Growing up, a lot of decisions that I took were only taken because of the role models in my life that guided me to where I am today, and its why I believe every young person should have a role model or mentor to guide them when they fall short. TLP is an opportunity for us as a community of students and professionals to share our knowledge and guide the youth of tomorrow.
I’ve previously worked with the youth taking part in various summer schools and project, leading in both elements of teaching and management.
If I’m not wasting my time at university, I’m usually at home playing games or spending time with friends.
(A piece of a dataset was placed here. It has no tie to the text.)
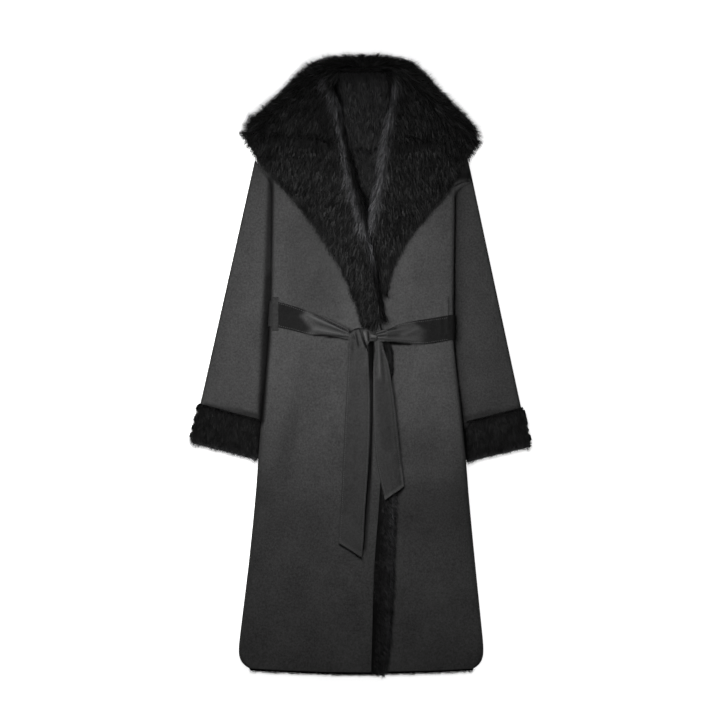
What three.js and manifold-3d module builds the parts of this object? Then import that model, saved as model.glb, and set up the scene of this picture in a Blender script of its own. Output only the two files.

Feel free to drop me a message if you need to talk because I have plenty of time to waste (well I don’t but…..)
Head of marketing & publicity
Going to school in Dagenham, East London I never really got much encouragement from my surroundings that kids like us could go on to be leaders in our fields. It became the norm for many children to leave education and go straight into work after secondary school. Going into my second year studying Chemical Engineering at the University of Cambridge, I’ve met many like-minded people who have come from the same background as me which demonstrates how, with the right mindset and support, there’s nothing to stop disadvantaged students from studying at the best institutions. The Legacy Project is an upcoming organisation which aims to instil an excellent mindset and work ethic in the next generation through seminars and workshops, and I feel honoured to have the chance to work with them.
Head of marketing & publicity
I have just completed my A-levels, hoping to study Earth and Planetary Science at university. I’ve always had high aspirations, but struggled to find the right guidance to reach my potential academically which is why I am so excited to be a part of an initiative that works towards creating more opportunities for youth from less privileged backgrounds. I can’t wait to see what the future holds for TLP.
I’m Niyaz, currently on my 3rd and last year studying History at QMUL and hoping to start a PGCE in Secondary History when I graduate. I have always been passionate about working in education and helping young people, working in numerous organisations for the last couple of years in numerous admin and mentoring roles in Tower Hamlets. From teaching at Saturday schools, to managing Summer Schools and a tuition centre, I have spoken and interacted with many teachers, parents, and students. I have seen a rich variety of challenges faced by families and students alike. However, one aspect I always recognised was the determination and a will to get the best education they could get. There was no question of their perseverance, but unfortunately there was no system in place to show them how to work through the different problems they faced. By joining TLP, I hoped I could be a part in alleviating those challenges. The organisation has great potential, providing mentors from similar background to teach and nurture those who are going through the process they did. While the organisation has potential to do great, I always hope that the students we are helping can do greater. On a less serious note, outside of university I love reading and playing football. I have a genuine passion for my subject, proven by my growing collection of History books which I have bought but yet to have read!